Parade later today here.

And from 250 miles up.

I can believe this. (Pilot’s license helps if you want to be an astronaut.)

Thanks again, and y’all have a good day.


  1. Wife told me she “hates the floor” so there’s a remnant just big enough out in the barn, along with a new vanity. I’m going to have a magical day.

  2. While you’re changing the floor – you may as well switch out the vanity.

  3. Leon?

  4. Have a good Veteran’s Day. I bought my little brother a pizza for Veteran’s Day, yesterday. Inadequate, but it’s what he wanted and he was pretty happy about it.

    Today I’m going food shopping with Houseguest and we’re making meatballs and a big pot of soup. I made a big thing of beef broth yesterday. Some of which needs to get canned.

    Sorry about your honeydew list today, Leon. Hope the work goes smoothly and quickly and looks real nice when you’re done. And that your wife rewards your work with filthy carnal acts. But don’t tell her I said that.

  5. She tried to last night but I fell asleep before the baby did.

  6. That might have been me at Home Depot 10 years ago, but I’m practically a contractor now. Tell the average office drone that you’ve installed a toilet and their eyes get big.

  7. HAAHAHAAA Roamy. That guy reminds me of so many customers I had. One guy was telling me he wanted to put in a floor-to-ceiling tiled shower area, and that he didn’t have to put ditra membrane or a shower pan under it because he was going to use grout sealant.

    Then later in the conversation when it’s obvious I’m getting alarmed by the stupid shit he’s still saying, he confronts me about how I don’t believe he can do the project. Derptastic.

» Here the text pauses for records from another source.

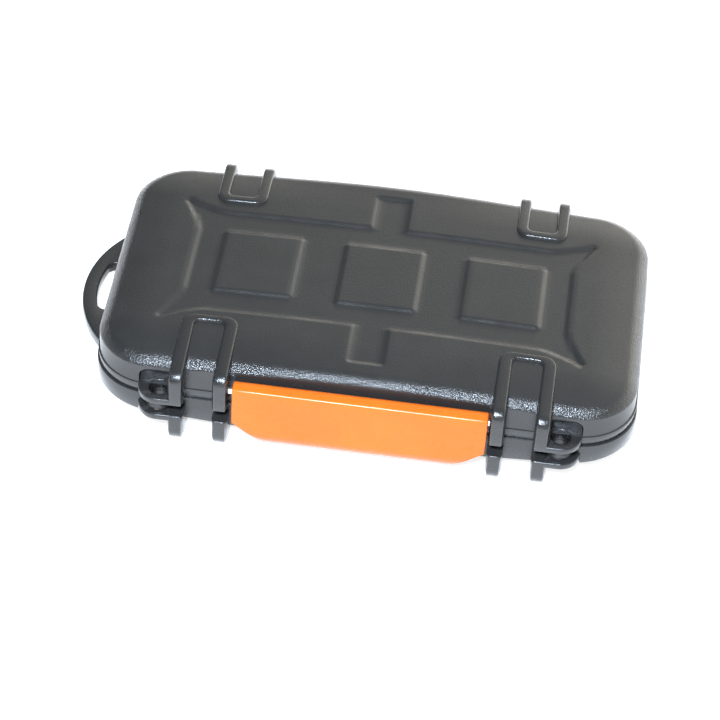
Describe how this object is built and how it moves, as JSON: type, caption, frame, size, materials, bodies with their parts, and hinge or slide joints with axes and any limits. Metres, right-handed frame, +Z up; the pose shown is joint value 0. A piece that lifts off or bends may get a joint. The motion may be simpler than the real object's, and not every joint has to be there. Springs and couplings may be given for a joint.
{
  "type": "memory card case",
  "caption": "Pocket clamshell case for memory cards: crowned lid and base on two pin hinges, snap latch, sealing ring, soft card inserts, corner lugs and a lanyard loop.",
  "frame": {"origin": "middle of the case walls in plan, on the surface that the closed case stands on", "axes": "+X along the case to the right, towards the end without the lanyard loop; +Y to the hinges at the rear, so the latch faces -Y; +Z up through the lid"},
  "size_m": [0.1286, 0.0786, 0.0216],
  "materials": {
    "case_plastic": "black moulded plastic, finely textured roof, smooth satin side walls",
    "insert_foam": "soft closed-cell foam rubber, matte",
    "pin_steel": "plain drawn steel wire",
    "seal_rubber": "smooth silicone rubber",
    "latch_plastic": "orange moulded plastic, satin gloss"
  },
  "bodies": {
    "base": {"base_shell": "case_plastic", "base_insert": "insert_foam", "hinge_pin_left": "pin_steel", "hinge_pin_right": "pin_steel"},
    "lid": {"lid_shell": "case_plastic", "lid_insert": "insert_foam", "seal_ring": "seal_rubber", "latch_pin": "pin_steel"},
    "latch": {"latch": "latch_plastic"}
  },
  "joints": [
    {"name": "lid_hinge", "type": "hinge", "parent": "base", "child": "lid", "pos_m": [0, 0.0372, 0.0095], "axis": [-1, 0, 0], "range_deg": [0, 180]},
    {"name": "latch_hinge", "type": "hinge", "parent": "lid", "child": "latch", "pos_m": [0, -0.0366, 0.016], "axis": [-1, 0, 0], "range_deg": [0, 100]}
  ]
}
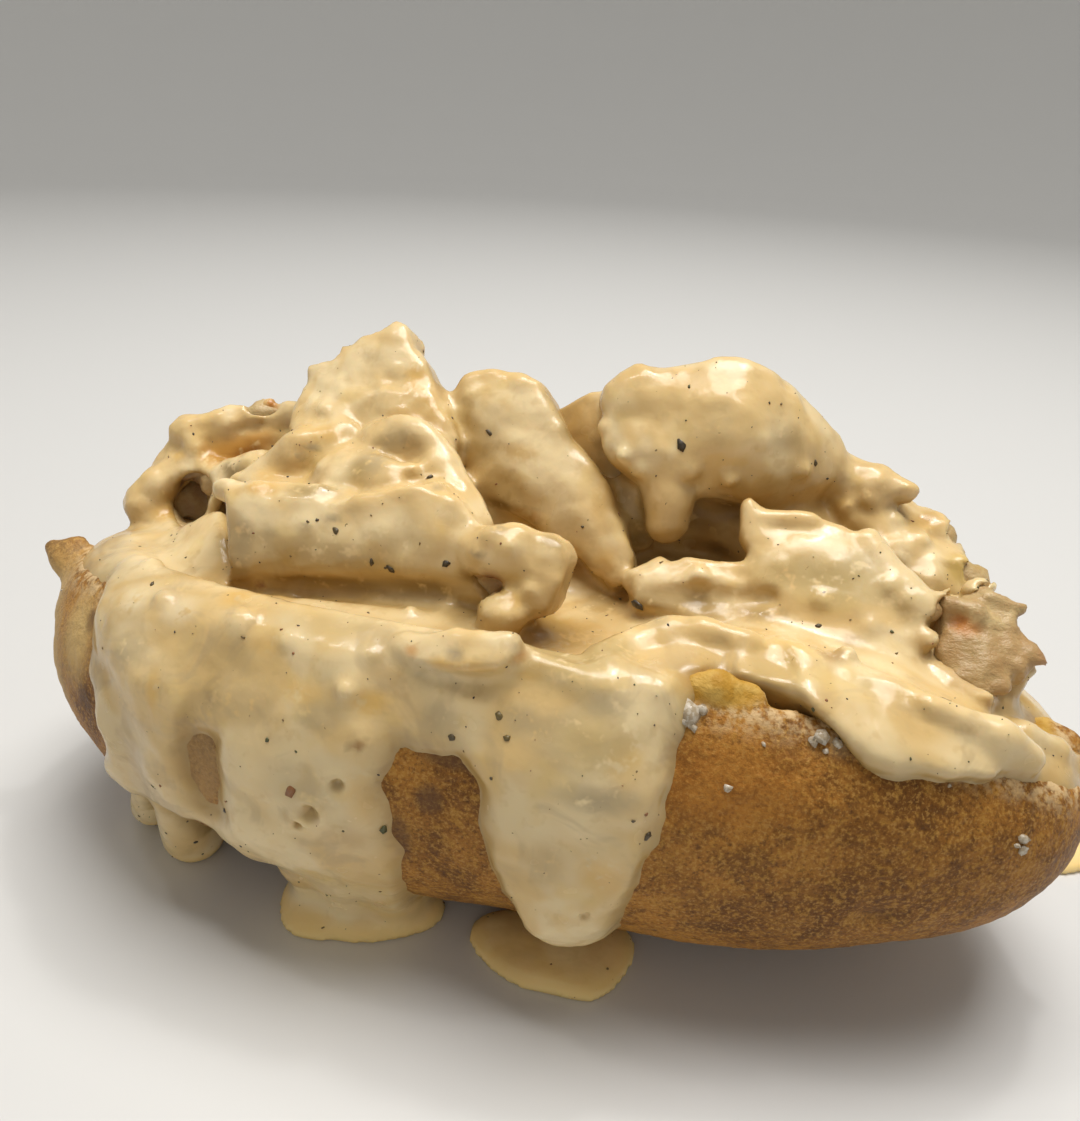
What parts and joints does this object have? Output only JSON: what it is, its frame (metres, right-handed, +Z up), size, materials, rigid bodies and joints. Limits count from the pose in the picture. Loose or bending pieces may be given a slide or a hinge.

  8. I’m probably doing all the plumbing, demolition, and lifting, she’s going to be doing the floor and caulking, so it’s not alllllll me.

  9. LOLOL, great link, Roamy. His church parking lot rage is hilarious too.

  10. Lauraw, how is it having someone else living in your home? She must be a pretty good friend.

  11. Just got to the hotel. We’re in the middle of nowhere. Hopefully there’s a hardware store or something around where I can pick up an adapter for my computer.

  12. Mare, I don’t know what to tell you about your dream of John McCain, except that he’s like a battered wife who keeps going back to the Dems who heap abuse on him one minute and congratulate him for being such a maverick the next.

  13. She set us up on a blind date, Mare.

  14. Ahhhhhh, so you owe her and rightly so!

  15. Alex, you’re too savvy to forget an adapter while traveling abroad.

  16. No, no I’m not. I told myself I’d pick one up at the airport and then I got sidetracked.

  17. then I got sidetracked.



  18. I’ve got one you can borrow but I won’t be in Frankfurt until Wednesday.

  19. Weenie Convention?


  21. Tree pumpkin fell yesterday. I’d sort of forgotten about it. It was green and a little frostbitten, the chickens are having a blast with it about now.


  23. Goddamn cold water valve doesn’t shut.

  24. Thanks, PG, but I just went to the local hardware store. The cute checkout girl with big tits blushed when I said thank you in English.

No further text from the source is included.